The researchers agreed that it is too early to tell the extent to which ChatGPT can actually replace a human workforce. “Our paper demonstrates ChatGPT’s potential for data annotation tasks, but more research is needed to fully understand ChatGPT’s capacities in this area. For example, our tests used tweets in English and were performed on a relatively limited number of tasks. It will be important to extend the analysis to more kinds of tasks, types of data, and languages,” paper co-author Fabrizio Gilardi told Motherboard in an email.
The GPT models have already been proven to be unreliable in many cases. Microsoft researchers released a paper in which they listed the number of limitations of the GPT-4 model, including that it makes up facts that it hasn’t been trained with, has trouble knowing if its guessing or confident, can’t verify if content is consistent with training data, and is very sensitive to the framing and wording of prompts. (Despite this, they claimed it showed “sparks” of general intelligence).

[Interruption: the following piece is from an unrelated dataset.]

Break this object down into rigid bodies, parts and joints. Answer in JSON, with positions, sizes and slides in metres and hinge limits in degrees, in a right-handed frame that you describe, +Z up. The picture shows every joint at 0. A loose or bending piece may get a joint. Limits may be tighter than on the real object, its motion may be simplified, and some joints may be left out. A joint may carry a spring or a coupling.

“We see two reasons why ChatGPT performed well in our tests, despite its tendency to hallucinate. First, our tasks do not involve the generation of detailed text, but of short, very specific answers. These answers may well be wrong, but are not made up in the same way hallucinations are,” Gilardi said. “Second, we are not interested in one single output for each prompt; instead, we aggregate a large number of answers. ChatGPT does make mistakes, but on average it tends to provide accurate responses in our test.”
The paper states that the accuracy of the annotations was measured based on the trained human annotators, highlighting that the tasks are still reliant on human benchmarks and oversight. The solution then shouldn’t be to relegate all tasks to ChatGPT, but to see how it can be used as part of an overall process that still involves human supervision and interaction.
“We need to think seriously about the human labor in the loop driving AI. This workforce deserves training, support and compensation for being at-the-ready and willing to do an important job that many might find tedious or too demanding,” Mary L. Gray and Siddharth Suri, authors of the book Ghost Work: How to Stop Silicon Valley from Building a New Global Underclass, wrote in a 2017 article for the Harvard Business Review. Gray and Suri recommended a number of steps that included providing workers with education opportunities that allow them to contribute to AI models beyond labeling, and to improve their conditions and wages.